Functionalization of the electronic and magnetic properties of silicene by halogen atoms unilateral adsorption: a first-principles study.

Based on first-principles calculations, the structure, electronic and magnetic properties of unilateral halogenated silicene Si2X1 (X = F, Cl, Br, I) are investigated. The formation energies of all the configurations of studied Si2X1 (X = F, Cl, Br, I) are found to be lower than that in pristine silicene, which indicates the strong stability. The band structure of half-fluorinated configuration Si2F1 presents metallic property, while other unilateral halogenated silicene Si2X1 (X = Cl, Br, I) exhibits half-metallic properties. In unilateral halogenated silicene Si2X1 (X = Cl, Br, I), the unpaired electrons in unsaturated silicon atom produce the localized magnetic moment.

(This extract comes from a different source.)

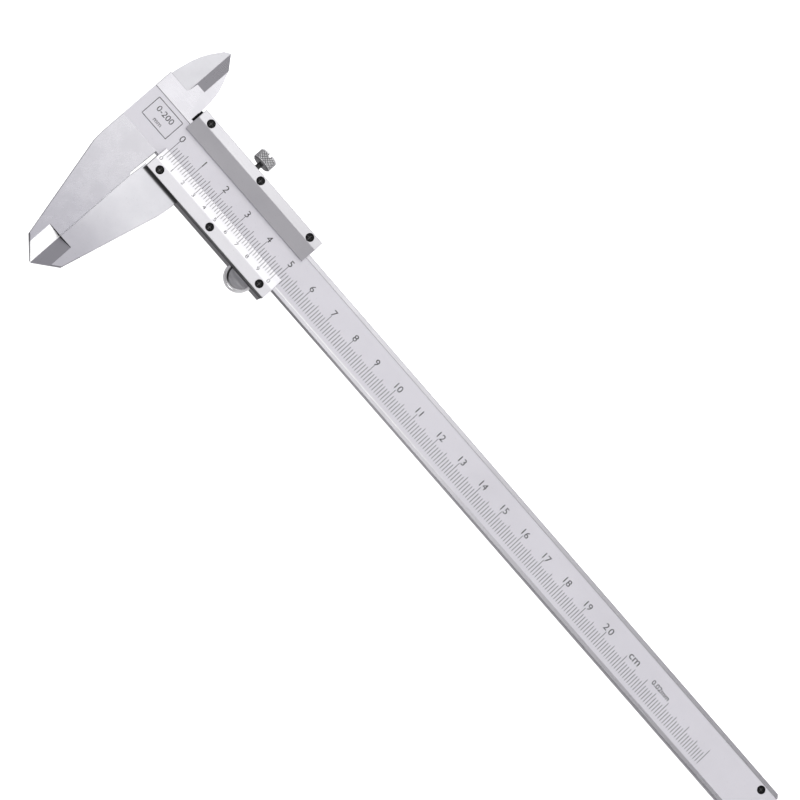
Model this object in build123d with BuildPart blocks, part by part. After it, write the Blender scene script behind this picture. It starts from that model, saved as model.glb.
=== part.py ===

However, due to the strong electronegativity in F atom, the half-fluorinated silicene Si2F1 is almost non-magnetic. The metallic property of Si2F1 configuration can be tuned to half-metallic by applying biaxial tensile strain from 11.95% to 13.51%. Furthermore, applying biaxial tensile strains can tune the half-metallic property of unilateral halogenated silicene Si2X1 (X = Cl, Br, I) to a semiconductor. This half-metallic property in unilateral halogenated silicene Si2X1 (X = Cl, Br, I) can be recovered and can even be tuned to metallic if continually increasing the biaxial tensile strains.